*EXERCISE BRIEF*:
Using the data that follows, return exactly the lines from the one that contains "obj.matrix_world = world" through the one that contains "return [c /", ends included.

*AVAILABLE RECORDS*:

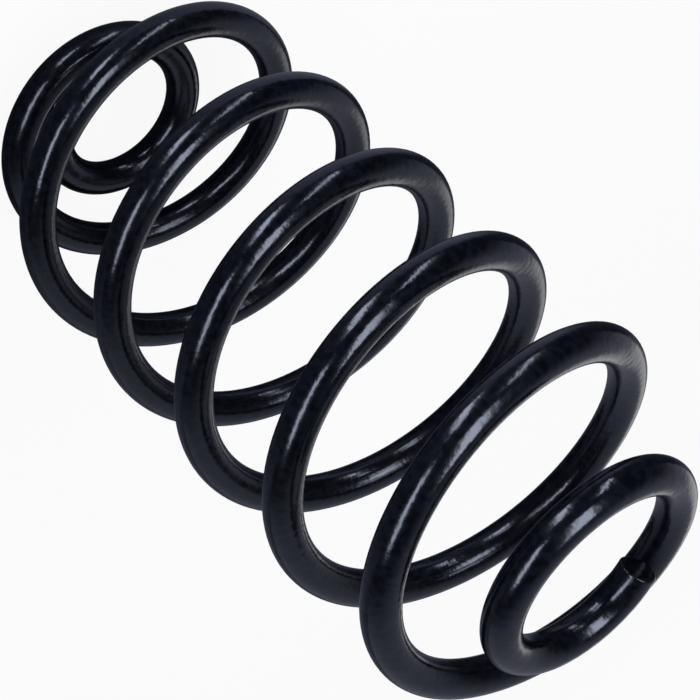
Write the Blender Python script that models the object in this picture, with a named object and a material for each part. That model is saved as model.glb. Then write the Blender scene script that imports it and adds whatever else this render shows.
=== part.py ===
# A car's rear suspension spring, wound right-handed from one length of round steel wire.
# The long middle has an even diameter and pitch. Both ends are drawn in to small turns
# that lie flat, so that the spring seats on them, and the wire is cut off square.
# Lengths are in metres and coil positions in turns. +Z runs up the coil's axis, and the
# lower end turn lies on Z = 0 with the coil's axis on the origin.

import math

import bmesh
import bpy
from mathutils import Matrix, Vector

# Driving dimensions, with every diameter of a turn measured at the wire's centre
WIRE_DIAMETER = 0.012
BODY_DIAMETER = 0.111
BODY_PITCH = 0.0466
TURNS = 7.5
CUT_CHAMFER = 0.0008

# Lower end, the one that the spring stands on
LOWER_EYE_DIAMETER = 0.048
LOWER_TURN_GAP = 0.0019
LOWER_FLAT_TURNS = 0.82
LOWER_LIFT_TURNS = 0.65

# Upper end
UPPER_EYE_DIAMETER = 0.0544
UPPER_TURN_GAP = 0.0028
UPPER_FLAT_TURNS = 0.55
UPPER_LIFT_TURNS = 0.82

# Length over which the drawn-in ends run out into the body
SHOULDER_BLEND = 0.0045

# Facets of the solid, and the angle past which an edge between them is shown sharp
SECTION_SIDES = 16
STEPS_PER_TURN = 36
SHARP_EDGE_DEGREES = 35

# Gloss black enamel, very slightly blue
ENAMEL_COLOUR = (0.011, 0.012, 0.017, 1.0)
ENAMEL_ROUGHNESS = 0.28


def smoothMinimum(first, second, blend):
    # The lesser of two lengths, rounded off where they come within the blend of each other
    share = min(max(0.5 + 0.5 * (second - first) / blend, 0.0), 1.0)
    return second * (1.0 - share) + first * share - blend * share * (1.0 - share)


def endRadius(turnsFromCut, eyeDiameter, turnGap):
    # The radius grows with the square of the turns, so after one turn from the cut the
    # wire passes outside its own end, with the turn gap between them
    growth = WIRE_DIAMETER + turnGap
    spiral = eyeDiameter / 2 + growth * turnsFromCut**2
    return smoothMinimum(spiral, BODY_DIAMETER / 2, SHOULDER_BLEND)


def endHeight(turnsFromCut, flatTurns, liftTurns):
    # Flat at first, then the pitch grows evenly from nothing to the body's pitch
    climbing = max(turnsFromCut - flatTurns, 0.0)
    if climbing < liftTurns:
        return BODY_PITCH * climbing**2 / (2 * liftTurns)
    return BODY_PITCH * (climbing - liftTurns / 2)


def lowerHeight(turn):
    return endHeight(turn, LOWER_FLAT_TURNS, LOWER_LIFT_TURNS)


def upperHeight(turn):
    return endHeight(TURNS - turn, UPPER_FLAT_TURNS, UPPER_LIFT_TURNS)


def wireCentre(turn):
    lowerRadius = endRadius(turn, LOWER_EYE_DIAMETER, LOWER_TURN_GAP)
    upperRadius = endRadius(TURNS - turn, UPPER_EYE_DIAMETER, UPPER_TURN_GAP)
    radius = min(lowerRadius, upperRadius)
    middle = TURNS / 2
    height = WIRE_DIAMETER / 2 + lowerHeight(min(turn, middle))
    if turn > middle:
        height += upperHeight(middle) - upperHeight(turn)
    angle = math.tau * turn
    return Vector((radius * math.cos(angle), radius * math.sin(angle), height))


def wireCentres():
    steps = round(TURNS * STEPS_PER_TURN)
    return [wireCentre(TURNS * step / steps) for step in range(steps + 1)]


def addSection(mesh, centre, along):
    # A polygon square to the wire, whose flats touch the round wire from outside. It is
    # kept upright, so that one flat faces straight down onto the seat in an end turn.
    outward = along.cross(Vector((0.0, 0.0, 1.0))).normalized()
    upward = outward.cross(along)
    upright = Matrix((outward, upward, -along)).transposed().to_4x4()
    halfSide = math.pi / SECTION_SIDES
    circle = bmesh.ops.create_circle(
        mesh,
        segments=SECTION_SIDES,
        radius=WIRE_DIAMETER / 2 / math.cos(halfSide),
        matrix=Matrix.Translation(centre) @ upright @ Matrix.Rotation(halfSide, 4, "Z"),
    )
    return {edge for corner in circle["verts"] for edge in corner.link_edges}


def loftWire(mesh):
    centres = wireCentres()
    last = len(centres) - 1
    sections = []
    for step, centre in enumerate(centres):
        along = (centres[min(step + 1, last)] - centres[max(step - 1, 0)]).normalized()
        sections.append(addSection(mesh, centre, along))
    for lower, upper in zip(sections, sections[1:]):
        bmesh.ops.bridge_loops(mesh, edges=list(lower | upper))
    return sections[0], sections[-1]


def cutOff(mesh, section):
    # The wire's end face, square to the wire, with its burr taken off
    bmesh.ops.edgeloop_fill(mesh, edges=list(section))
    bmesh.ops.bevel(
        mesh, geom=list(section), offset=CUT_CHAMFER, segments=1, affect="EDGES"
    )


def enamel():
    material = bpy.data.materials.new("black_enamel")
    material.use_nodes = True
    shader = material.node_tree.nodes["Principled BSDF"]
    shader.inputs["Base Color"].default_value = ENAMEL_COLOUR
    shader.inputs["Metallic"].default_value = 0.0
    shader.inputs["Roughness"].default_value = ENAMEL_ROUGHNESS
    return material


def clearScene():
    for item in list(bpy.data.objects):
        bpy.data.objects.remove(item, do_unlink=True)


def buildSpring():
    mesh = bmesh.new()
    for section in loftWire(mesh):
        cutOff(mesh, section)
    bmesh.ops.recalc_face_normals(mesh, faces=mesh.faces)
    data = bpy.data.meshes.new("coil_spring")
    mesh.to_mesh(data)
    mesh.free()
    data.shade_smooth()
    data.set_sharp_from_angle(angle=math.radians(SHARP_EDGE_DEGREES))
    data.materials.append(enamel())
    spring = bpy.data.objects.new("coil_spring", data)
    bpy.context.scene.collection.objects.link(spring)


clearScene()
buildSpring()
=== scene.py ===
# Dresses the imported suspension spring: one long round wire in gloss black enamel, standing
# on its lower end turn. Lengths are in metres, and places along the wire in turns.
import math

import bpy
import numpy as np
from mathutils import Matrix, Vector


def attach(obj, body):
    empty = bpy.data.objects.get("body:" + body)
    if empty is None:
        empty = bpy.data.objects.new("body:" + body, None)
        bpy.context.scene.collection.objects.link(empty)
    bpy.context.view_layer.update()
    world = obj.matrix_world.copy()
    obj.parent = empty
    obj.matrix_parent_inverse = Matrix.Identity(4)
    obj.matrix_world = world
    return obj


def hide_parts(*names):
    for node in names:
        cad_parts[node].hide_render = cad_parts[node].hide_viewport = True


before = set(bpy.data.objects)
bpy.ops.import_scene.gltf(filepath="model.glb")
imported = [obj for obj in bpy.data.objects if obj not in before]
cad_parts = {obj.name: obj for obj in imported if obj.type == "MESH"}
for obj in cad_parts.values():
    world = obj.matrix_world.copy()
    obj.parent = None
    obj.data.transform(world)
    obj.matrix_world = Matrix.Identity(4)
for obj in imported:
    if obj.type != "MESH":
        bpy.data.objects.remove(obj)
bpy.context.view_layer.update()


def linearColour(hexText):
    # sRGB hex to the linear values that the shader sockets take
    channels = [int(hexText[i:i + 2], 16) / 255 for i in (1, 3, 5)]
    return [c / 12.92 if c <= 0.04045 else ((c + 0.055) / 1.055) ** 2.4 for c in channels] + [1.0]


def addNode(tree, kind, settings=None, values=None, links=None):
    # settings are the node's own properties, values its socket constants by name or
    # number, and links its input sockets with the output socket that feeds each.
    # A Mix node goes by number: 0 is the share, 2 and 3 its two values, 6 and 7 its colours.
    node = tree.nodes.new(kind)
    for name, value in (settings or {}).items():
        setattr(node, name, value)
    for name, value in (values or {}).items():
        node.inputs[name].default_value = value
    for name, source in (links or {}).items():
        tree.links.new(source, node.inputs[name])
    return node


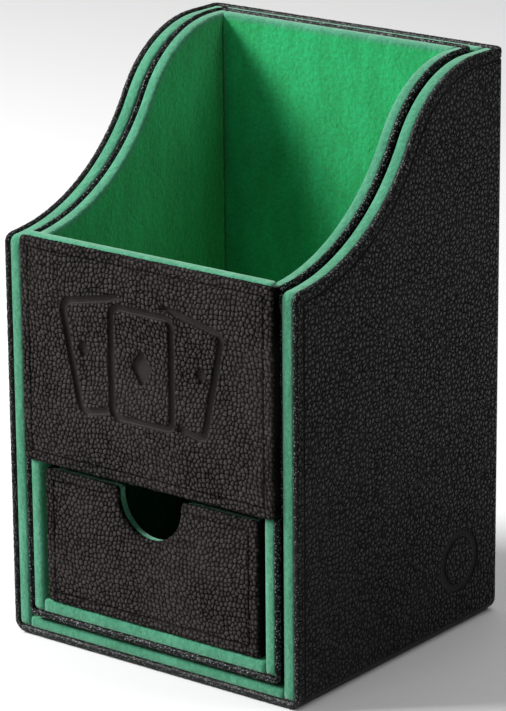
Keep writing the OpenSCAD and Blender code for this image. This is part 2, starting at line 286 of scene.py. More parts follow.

*TASK SOLUTION*:
    obj.matrix_world = world
    return obj


def hide_parts(*names):
    for node in names:
        cad_parts[node].hide_render = cad_parts[node].hide_viewport = True


before = set(bpy.data.objects)
bpy.ops.import_scene.gltf(filepath="model.glb")
imported = [obj for obj in bpy.data.objects if obj not in before]
cad_parts = {obj.name: obj for obj in imported if obj.type == "MESH"}
for obj in cad_parts.values():
    world = obj.matrix_world.copy()
    obj.parent = None
    obj.data.transform(world)
    obj.matrix_world = Matrix.Identity(4)
for obj in imported:
    if obj.type != "MESH":
        bpy.data.objects.remove(obj)
bpy.context.view_layer.update()


def linearColour(hexText):
    # sRGB hex to the linear values that the shader sockets take
    channels = [int(hexText[i:i + 2], 16) / 255 for i in (1, 3, 5)]
    return [c / 12.92 if c <= 0.04045 else ((c + 0.055) / 1.055) ** 2.4 for c in channels] + [1.0]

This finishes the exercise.